*DIRECTIONS FOR THIS TASK*
Report every line in the listing below where the string "materials" shows up.

Entries with model source code:
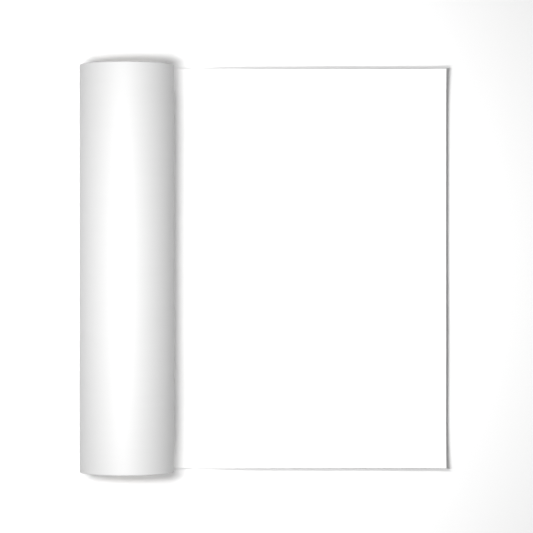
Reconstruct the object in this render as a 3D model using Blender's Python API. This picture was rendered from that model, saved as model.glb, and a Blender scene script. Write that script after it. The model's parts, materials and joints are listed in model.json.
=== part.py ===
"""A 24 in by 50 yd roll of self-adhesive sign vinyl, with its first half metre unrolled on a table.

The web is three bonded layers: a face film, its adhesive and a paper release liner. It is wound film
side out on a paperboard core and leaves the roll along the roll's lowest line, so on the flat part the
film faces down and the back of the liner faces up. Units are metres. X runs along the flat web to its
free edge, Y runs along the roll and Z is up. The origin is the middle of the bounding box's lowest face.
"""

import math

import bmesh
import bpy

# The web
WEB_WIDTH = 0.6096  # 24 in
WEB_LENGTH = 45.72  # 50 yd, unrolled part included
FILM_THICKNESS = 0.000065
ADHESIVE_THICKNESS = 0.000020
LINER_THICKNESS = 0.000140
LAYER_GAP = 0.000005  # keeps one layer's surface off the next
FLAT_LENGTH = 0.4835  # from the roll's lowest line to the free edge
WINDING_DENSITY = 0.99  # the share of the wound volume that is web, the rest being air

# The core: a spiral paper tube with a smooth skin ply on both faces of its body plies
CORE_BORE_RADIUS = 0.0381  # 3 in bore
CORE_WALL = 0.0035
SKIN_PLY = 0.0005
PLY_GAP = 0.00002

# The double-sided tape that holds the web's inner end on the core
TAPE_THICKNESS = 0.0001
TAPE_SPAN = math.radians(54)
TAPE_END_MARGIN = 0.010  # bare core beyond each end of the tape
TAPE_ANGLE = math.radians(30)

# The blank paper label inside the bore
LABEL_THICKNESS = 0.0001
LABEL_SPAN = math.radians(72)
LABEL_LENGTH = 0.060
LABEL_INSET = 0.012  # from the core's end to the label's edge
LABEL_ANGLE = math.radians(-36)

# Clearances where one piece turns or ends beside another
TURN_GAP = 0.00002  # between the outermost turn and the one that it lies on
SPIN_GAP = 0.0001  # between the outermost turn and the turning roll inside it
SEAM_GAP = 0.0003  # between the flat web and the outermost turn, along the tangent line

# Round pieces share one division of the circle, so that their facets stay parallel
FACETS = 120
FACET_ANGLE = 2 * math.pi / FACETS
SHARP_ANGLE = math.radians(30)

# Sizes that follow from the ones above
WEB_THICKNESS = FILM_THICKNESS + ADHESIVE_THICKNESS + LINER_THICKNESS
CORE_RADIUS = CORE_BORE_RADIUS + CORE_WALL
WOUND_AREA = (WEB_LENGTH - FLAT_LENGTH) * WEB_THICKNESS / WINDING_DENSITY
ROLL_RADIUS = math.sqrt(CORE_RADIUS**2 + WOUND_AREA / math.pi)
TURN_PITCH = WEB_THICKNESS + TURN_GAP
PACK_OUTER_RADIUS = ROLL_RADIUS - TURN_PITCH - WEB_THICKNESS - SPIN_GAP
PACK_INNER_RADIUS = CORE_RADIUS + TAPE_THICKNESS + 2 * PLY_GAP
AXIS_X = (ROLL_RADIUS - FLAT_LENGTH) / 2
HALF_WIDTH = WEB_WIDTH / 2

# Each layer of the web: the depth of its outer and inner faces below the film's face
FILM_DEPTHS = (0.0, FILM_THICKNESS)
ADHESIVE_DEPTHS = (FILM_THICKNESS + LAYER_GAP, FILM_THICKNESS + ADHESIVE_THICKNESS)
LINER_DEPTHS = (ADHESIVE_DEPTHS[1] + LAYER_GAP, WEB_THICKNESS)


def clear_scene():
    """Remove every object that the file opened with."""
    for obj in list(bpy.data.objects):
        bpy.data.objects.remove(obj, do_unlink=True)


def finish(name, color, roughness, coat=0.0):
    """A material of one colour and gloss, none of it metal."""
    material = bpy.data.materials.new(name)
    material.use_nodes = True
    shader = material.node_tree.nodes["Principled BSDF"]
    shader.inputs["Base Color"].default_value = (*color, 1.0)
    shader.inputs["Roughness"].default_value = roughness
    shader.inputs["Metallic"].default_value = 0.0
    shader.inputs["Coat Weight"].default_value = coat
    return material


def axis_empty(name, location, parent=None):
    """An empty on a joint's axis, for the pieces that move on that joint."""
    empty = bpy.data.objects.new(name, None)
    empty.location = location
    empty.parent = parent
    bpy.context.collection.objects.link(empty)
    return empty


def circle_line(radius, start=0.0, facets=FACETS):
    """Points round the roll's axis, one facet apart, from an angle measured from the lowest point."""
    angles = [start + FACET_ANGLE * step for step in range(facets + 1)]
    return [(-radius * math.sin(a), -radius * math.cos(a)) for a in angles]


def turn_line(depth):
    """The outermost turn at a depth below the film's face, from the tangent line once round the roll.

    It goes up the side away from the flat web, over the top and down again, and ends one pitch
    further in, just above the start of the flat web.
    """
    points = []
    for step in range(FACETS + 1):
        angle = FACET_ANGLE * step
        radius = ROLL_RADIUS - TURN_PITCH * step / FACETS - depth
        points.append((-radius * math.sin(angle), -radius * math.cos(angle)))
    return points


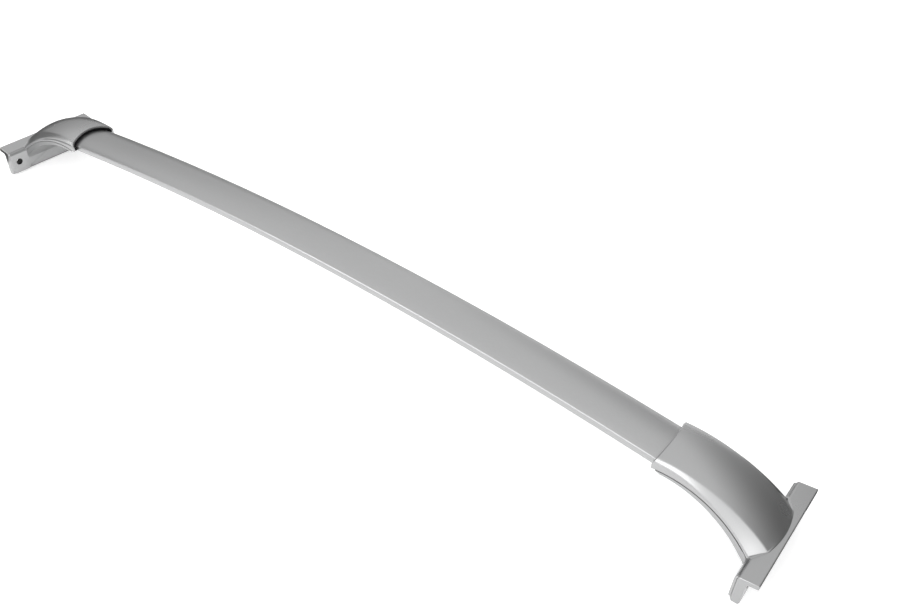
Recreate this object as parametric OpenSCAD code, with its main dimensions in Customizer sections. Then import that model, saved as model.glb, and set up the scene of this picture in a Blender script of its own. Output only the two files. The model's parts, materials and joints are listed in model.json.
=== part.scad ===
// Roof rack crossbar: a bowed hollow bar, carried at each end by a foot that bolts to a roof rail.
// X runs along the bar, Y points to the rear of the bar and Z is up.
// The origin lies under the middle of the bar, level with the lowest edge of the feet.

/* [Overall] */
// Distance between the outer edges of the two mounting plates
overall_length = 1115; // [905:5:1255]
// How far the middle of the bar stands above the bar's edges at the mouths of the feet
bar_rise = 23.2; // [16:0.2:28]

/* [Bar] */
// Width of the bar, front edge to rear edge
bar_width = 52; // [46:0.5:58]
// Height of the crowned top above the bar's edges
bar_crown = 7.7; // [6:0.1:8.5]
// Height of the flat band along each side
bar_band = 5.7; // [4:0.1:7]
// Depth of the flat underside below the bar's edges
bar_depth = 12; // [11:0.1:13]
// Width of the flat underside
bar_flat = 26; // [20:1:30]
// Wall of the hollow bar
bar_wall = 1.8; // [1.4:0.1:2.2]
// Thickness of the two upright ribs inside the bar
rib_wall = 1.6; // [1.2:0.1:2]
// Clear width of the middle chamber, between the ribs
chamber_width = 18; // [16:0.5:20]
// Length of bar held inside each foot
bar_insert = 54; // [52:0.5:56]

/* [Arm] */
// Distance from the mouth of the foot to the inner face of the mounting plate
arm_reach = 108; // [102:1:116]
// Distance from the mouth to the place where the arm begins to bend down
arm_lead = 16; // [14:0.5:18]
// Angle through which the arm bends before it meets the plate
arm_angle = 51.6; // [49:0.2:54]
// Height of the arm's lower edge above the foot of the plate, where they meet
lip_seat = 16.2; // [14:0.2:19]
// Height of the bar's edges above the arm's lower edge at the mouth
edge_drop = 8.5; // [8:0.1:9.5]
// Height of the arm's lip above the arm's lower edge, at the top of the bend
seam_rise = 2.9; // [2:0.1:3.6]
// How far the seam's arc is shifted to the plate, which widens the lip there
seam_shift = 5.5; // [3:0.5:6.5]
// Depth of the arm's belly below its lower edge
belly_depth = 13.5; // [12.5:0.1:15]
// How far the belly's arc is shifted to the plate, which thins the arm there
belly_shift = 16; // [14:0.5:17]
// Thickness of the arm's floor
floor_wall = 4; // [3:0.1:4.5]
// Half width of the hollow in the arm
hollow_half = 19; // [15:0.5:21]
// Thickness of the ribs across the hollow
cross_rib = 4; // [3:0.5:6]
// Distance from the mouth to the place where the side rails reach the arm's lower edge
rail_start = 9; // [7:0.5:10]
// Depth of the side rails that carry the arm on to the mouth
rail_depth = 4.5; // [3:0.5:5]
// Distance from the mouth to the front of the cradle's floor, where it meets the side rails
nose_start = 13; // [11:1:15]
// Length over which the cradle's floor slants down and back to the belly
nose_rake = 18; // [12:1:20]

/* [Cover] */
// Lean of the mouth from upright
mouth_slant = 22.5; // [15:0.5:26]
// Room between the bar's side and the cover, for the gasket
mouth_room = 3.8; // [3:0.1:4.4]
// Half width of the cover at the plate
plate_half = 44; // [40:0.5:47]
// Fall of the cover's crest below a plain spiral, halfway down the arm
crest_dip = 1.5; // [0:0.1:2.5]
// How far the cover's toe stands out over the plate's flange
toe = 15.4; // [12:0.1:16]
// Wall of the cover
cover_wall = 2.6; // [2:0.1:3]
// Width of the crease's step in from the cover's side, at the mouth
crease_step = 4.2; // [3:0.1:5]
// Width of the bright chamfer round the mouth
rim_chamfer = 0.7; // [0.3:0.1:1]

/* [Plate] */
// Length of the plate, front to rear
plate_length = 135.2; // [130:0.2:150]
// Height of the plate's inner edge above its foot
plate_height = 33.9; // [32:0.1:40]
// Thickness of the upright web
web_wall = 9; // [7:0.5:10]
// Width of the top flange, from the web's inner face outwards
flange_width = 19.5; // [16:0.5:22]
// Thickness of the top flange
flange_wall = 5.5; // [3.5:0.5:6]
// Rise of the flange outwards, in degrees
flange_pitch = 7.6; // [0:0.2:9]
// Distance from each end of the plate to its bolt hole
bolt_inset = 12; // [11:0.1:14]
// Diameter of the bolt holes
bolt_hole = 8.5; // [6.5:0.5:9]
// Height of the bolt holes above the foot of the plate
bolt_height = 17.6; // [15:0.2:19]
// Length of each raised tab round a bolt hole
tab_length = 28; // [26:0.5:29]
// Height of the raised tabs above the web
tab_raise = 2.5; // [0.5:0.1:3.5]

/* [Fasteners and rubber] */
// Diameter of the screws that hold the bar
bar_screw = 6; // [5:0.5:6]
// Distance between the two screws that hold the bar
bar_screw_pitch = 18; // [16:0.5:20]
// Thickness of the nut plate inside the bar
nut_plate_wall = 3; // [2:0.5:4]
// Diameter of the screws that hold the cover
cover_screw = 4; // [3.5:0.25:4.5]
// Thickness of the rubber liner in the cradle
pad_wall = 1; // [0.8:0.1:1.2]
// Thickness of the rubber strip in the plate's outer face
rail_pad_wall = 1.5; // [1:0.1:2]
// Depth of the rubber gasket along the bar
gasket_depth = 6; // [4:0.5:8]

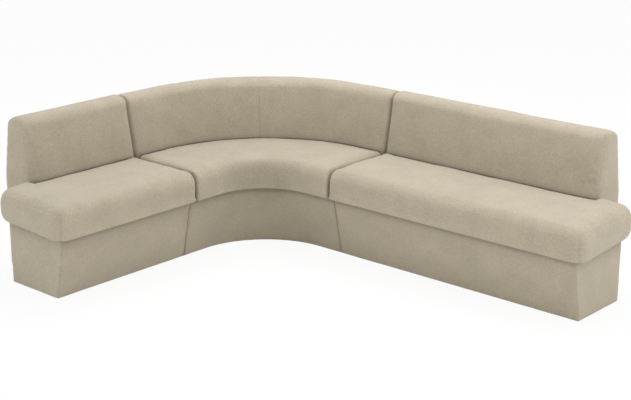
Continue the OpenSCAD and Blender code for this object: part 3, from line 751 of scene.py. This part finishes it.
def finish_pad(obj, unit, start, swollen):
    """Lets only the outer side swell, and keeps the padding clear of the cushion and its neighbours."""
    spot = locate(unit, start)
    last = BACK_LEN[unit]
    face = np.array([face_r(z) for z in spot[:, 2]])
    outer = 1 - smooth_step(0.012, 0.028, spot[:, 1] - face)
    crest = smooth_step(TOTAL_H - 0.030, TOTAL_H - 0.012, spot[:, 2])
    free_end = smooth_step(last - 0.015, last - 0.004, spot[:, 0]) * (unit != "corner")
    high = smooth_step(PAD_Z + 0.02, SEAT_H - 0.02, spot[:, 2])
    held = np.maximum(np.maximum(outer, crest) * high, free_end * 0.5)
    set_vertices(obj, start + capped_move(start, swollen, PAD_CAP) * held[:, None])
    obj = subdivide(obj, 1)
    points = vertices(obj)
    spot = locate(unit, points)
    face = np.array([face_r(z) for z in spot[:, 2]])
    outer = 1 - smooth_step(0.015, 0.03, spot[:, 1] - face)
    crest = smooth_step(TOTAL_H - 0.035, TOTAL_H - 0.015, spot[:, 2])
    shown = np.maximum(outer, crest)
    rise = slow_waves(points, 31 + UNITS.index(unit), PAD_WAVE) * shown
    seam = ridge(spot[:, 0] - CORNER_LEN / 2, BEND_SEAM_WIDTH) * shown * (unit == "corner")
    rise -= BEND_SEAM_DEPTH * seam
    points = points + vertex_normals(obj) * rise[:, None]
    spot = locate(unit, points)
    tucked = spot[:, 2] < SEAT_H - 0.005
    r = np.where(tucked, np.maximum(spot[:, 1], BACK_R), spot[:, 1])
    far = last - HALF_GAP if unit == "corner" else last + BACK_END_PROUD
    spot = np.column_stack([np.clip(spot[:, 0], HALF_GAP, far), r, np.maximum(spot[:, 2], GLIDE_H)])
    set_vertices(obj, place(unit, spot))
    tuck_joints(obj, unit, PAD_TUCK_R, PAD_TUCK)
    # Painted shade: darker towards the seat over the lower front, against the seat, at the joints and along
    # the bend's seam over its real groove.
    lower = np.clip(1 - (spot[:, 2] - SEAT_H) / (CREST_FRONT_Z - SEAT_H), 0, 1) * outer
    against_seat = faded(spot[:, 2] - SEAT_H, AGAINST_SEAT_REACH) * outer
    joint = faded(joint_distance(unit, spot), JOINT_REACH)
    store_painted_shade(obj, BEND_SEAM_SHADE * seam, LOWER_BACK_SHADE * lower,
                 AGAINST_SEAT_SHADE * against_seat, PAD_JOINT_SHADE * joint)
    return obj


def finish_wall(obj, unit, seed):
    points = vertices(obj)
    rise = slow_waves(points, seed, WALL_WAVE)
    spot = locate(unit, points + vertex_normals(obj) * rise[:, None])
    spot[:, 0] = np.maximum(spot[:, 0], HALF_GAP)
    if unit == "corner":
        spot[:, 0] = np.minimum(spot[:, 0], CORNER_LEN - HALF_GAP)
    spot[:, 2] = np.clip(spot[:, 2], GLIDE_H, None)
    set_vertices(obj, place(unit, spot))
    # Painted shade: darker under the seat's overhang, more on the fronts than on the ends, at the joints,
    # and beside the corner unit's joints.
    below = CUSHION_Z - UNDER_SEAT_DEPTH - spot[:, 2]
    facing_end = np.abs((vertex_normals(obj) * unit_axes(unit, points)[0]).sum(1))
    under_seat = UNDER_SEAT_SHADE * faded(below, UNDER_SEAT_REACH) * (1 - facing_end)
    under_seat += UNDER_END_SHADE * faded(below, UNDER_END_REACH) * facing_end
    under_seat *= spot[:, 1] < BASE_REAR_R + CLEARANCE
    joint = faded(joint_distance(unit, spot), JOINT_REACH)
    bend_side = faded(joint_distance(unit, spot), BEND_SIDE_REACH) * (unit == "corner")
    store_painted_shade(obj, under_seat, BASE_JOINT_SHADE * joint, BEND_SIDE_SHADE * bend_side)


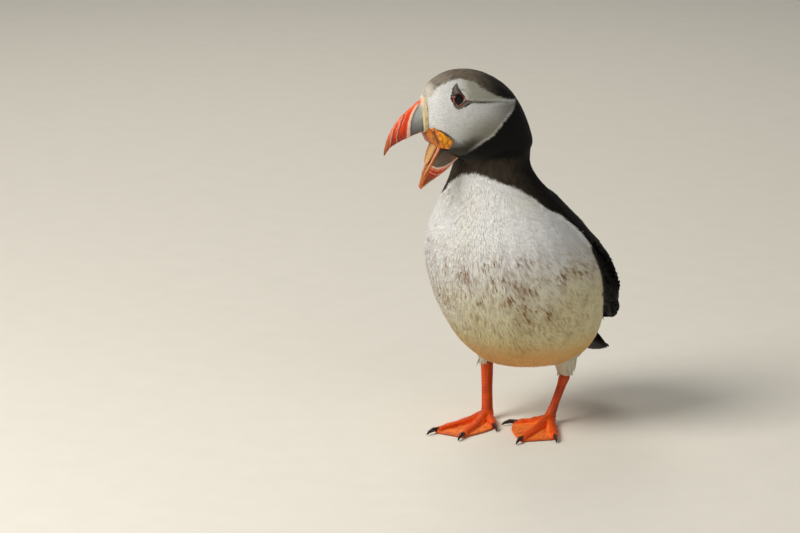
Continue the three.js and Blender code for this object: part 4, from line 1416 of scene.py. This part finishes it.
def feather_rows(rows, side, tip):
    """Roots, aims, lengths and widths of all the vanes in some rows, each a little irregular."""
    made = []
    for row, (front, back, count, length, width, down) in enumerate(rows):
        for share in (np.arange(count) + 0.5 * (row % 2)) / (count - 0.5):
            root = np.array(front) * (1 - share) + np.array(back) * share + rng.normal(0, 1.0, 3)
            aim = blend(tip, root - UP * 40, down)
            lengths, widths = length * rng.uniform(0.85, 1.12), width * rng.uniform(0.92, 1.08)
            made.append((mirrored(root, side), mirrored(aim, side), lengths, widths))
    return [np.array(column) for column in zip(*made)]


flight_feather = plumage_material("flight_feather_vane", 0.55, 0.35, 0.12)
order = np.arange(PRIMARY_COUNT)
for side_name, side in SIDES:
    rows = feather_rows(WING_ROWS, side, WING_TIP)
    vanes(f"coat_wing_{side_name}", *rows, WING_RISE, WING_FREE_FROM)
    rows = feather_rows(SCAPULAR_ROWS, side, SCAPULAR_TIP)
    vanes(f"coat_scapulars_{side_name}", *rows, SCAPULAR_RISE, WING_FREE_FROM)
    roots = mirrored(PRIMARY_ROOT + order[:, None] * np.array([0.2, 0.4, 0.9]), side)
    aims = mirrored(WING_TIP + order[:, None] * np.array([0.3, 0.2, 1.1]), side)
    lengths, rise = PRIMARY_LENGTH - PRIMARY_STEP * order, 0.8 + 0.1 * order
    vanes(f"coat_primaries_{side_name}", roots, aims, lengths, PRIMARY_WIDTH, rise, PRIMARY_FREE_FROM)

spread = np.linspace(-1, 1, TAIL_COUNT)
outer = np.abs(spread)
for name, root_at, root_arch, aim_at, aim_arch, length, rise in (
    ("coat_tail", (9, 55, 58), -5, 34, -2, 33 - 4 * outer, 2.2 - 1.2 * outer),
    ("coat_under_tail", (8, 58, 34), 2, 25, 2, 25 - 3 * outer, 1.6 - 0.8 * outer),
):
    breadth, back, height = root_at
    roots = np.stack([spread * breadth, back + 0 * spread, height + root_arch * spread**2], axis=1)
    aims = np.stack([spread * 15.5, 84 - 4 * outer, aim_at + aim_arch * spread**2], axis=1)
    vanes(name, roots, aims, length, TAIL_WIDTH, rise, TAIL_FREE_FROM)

*RESPONSE*
Reconstruct the object in this render as a 3D model using Blender's Python API. This picture was rendered from that model, saved as model.glb, and a Blender scene script. Write that script after it. The model's parts, materials and joints are listed in model.json.
    material = bpy.data.materials.new(name)
Recreate this object as parametric OpenSCAD code, with its main dimensions in Customizer sections. Then import that model, saved as model.glb, and set up the scene of this picture in a Blender script of its own. Output only the two files. The model's parts, materials and joints are listed in model.json.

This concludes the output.